2. Having heard Counsel for both sides on their oral and written submissions, I reserved judgment which I now provide with these reasons. The Evidence
3. The evidence in this case was not contentious on the material facts, save to say that the contested issue at trial was the identification evidence. The Facts relevant to Count 1:
4. On Thursday 26 May 2016 at some point during evening hours the Complainant, Ms. Veneta Alexiva, locked and parked her motor bike, a white Honda Spacy 110CC registered as BW951 at her residence. The following morning she discovered that her vehicle had been stolen from that location so she reported this to the police. The Facts relevant to Count 2:
5. At approximately 2:45pm on Wednesday 1 June 2016, the Complainant, Mr. Franklyn Foggo, was riding his motor bike east along North Shore Road when another motor bike rider approached him from behind before forcibly grabbing and removing Mr. Foggo’s pendant from the gold chain hanging around his neck. The assailant rider then sped off, making good his escape. However, Mr. Foggo, having pursued the robber for a certain distance, observed that the motor cycle registration number was BW951 i.e. the same as that which was stolen from the first Complainant, Ms. Alexiva. The Police Chase Later that Same Day
6. At approximately 3:45pm on the same day as the robbery, uniformed Police Constable 860 DeForest Evans was on mobile patrol. In his evidence to the Court, he told Magistrate Tokunbo that he spotted someone riding a white motor cycle with licence plate number marked BW951 in the area of Dundonald Street, Hamilton City. PC Evans initiated his emergency equipment and signalled for the rider to pull over. According to the magistrate’s note of his evidence, PC Evans said; “The rider turned their head slightly to the right and the cycle began to increase speed travelling east, turned right on to King Stree travelling south. Not within the speed limit. The cycle failed to stop at the junction of King and Victoria heading south…”

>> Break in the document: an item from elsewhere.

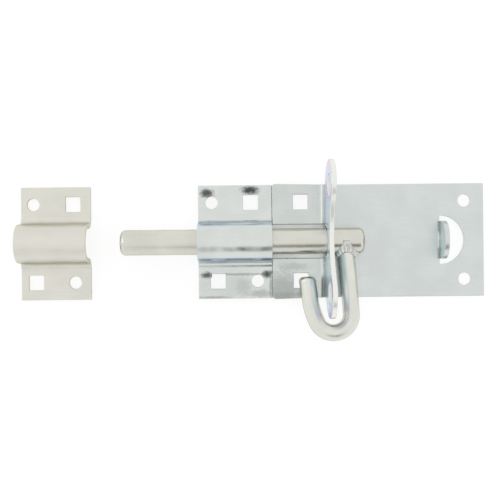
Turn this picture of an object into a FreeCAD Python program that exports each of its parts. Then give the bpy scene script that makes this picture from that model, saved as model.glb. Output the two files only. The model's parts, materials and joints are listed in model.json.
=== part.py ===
import FreeCAD, Part
import math
import os
import Sketcher

# Heavy sliding gate bolt with a padlock plate, lying on its back, and its separate keep.
# Millimetres. Origin: centre of the backplate's rear face. +X runs along the rod from its tip
# to its pull handle, +Z comes out of the plate, and the handle lies flat towards -Y.

DIMENSIONS = [
    ("sheet", 3.0, "thickness of every plate"),
    ("plate_length", 182.0, "backplate along X"),
    ("plate_width", 72.0, "backplate, straps and keep along Y"),
    ("round_hole", 8.0, "screw hole diameter"),
    ("square_hole", 9.5, "side of a square hole for a carriage bolt"),
    ("screw_x", 78.7, "the two screw holes at the handle end"),
    ("row_y", 25.0, "rows of fixing holes from the centre line"),
    ("stop_x", 62.9, "end stop's face, also the straight side of the D opening"),
    ("stop_opening", 15.6, "radius of the D opening"),
    ("stop_width", 24.0, "end stop along Y"),
    ("stop_top", 20.0, "top of the end stop"),
    ("stop_bend", 1.5, "inner bend radius of the end stop"),
    ("rod_diameter", 16.0, "bolt rod"),
    ("rod_length", 153.0, "bolt rod"),
    ("rod_tip", -139.5, "free end of the rod"),
    ("rod_chamfer", 2.0, "chamfer at both ends of the rod"),
    ("axis_height", 11.6, "rod axis above the rear face"),
    ("guide_play", 1.2, "radial play between rod and guides"),
    ("arch_bend", 5.0, "inner bend radius between an arch and its flanges"),
    ("strap_left", -91.0, "guide strap's left edge"),
    ("strap_length", 46.8, "guide strap along X"),
    ("strap_round_a", 8.6, "the strap's upper screw hole from its left edge"),
    ("strap_round_b", 37.6, "the strap's lower screw hole from its left edge"),
    ("strap_square_a", 33.4, "the strap's upper square hole from its left edge"),
    ("strap_square_b", 12.4, "the strap's lower square hole from its left edge"),
    ("keep_left", -204.2, "keep's left edge"),
    ("keep_length", 44.4, "keep along X"),
    ("keep_round_a", 7.8, "the keep's upper screw hole from its left edge"),
    ("keep_round_b", 34.4, "the keep's lower screw hole from its left edge"),
    ("keep_square_a", 33.1, "the keep's upper square hole from its left edge"),
    ("keep_square_b", 9.4, "the keep's lower square hole from its left edge"),
    ("leg_left", -43.9, "bracket base leg's left edge"),
    ("leg_flare", 0.7, "extra half width of the leg at its free end"),
    ("leg_corner", 2.0, "corner radius of the leg"),
    ("slot_width", 21.6, "slot under the rod"),
    ("slot_top", 9.0, "height where the slot ends in the upright"),
    ("slot_reach", 12.0, "how far the slot's cut runs past the upright's face"),
    ("upright_x", -11.1, "upright's face at the level of the leg's underside"),
    ("upright_lean", 3.5, "degrees that the upright leans towards the handle"),
    ("upright_bend", 3.5, "inner bend radius of the bracket"),
    ("bracket_hole_x", -25.9, "square holes in the base leg"),
    ("upright_shift", 1.0, "how far the ears sit off the centre line towards +Y"),
    ("flare_start", 6.8, "where the upright's sides begin to flare, above the leg's underside"),
    ("ear_y", 34.5, "centre of an ear from the middle of the upright"),
    ("ear_rise", 22.6, "centre of an ear above the leg's underside"),
    ("ear_radius", 14.5, "outer radius of an ear"),
    ("waist_rise", 25.0, "lowest point between the ears above the leg's underside"),
    ("lock_hole_y", 33.5, "padlock hole from the middle of the upright"),
    ("lock_hole_z", 28.0, "padlock hole above the rear face"),
    ("lock_hole", 14.0, "padlock hole diameter"),
    ("bar_diameter", 10.6, "handle bar"),
    ("handle_x", 1.7, "where the handle's centre line leaves the rod axis"),
    ("handle_slant", 4.3, "degrees that the long leg slants towards +X"),
    ("hook_y", -46.5, "centre of the hook's tight bend"),
    ("hook_radius", 11.3, "tight bend, at the bar's centre line"),
    ("hook_opening", 50.0, "wide bend that opens the short leg outwards"),
    ("short_leg_slant", 7.5, "degrees that the short leg slants"),
    ("short_leg_x", -22.6, "end of the short leg"),
    ("short_leg_y", -22.5, "end of the short leg"),
    ("weld_gap", 0.2, "clearance between rod and handle root"),
    ("weld_size", 1.5, "weld bead round the handle's root, out from the bar"),
    ("weld_length", 2.4, "weld bead along the bar"),
]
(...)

7. By agreement between Counsel, PC Evans was permitted to read from his witness statement dated 2 June 2016. Having described a high-speed chase throughout the Hamilton City area and how the rider nearly caused multiple collisions to other road- traffic users, PC Evans told the Court from his statement: 2
“ …The cycle continued west along Happy Valley Road traveling in the east bound lane and then made a right turn onto Curving Avenue where the rider lost control of the cycle and collided with a staircase railing on the nearside of the road. The rider then jumped to their feet and ran off in a westerly direction through the yard of an adjacent residence.
8. I observed that the rider was male, brown skinned in complexion, approximately 5’10” in height. He was wearing a white t-shirt with dark coloured pants and dark coloured footwear. The rider was of slim to medium build…” Police Constable 469 Walter Jackson’s evidence (which was read in by agreement) was that the suspect chased by police was a brown skin male wearing a black crash helmet. He went on to state that at approximately 100 yards west of the abandoned cycle, he found a black crash helmet.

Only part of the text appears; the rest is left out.